Here’s what nobody tells you: readiness usually shows up after you begin, not before.
It’s a byproduct of doing, not a green light that appears on its own.
Pick the thing you’ve been postponing and start it imperfectly today.
The momentum you build from one awkward, unpolished step forward is worth more than all the preparation you’ve been stockpiling while standing still.
11. Comparing Your Behind-the-Scenes to Others’ Highlights
Nobody posts their 2 a.m. anxiety, their failed attempts, or the messy middle of their story.
What you see online is a curated reel — and comparing your unfiltered reality to someone else’s edited version is a rigged game you will never win.
Every person you envy is also struggling with something invisible.
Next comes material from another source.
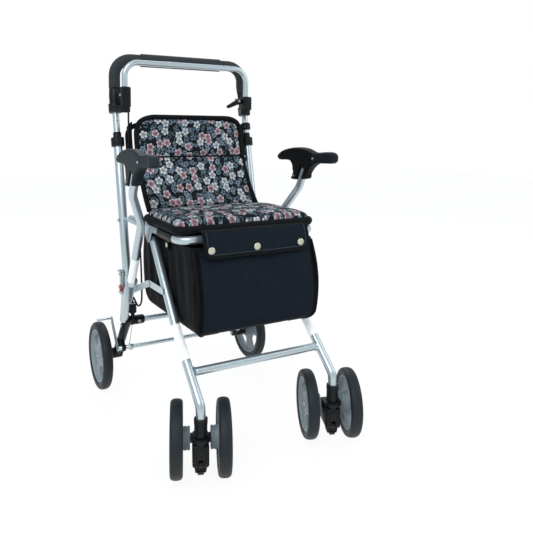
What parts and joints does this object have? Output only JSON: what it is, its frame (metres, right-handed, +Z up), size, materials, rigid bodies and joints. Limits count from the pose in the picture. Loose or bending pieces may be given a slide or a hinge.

Your rough draft deserves the same grace you’d give a finished product.
Notice when comparison creeps in and redirect: what’s one thing going right in your own life right now?
Gratitude and comparison can’t fully occupy the same mental space.
Choose the one that actually moves you forward.
12. Treating Rest as Something You Have to Earn
Somewhere along the way, many people learned that rest must be deserved — that you have to be completely exhausted, finished, or productive enough to justify a break.
That belief is quietly burning people out.
Rest is not a reward.
It’s maintenance.
Your body and mind require downtime to function well, think clearly, and show up for the things that matter.
Scheduling rest before you crash isn’t laziness — it’s strategy.
Give yourself permission to pause without earning it first.
The most productive people aren’t the ones who rest least.
They’re the ones who rest smartly and often.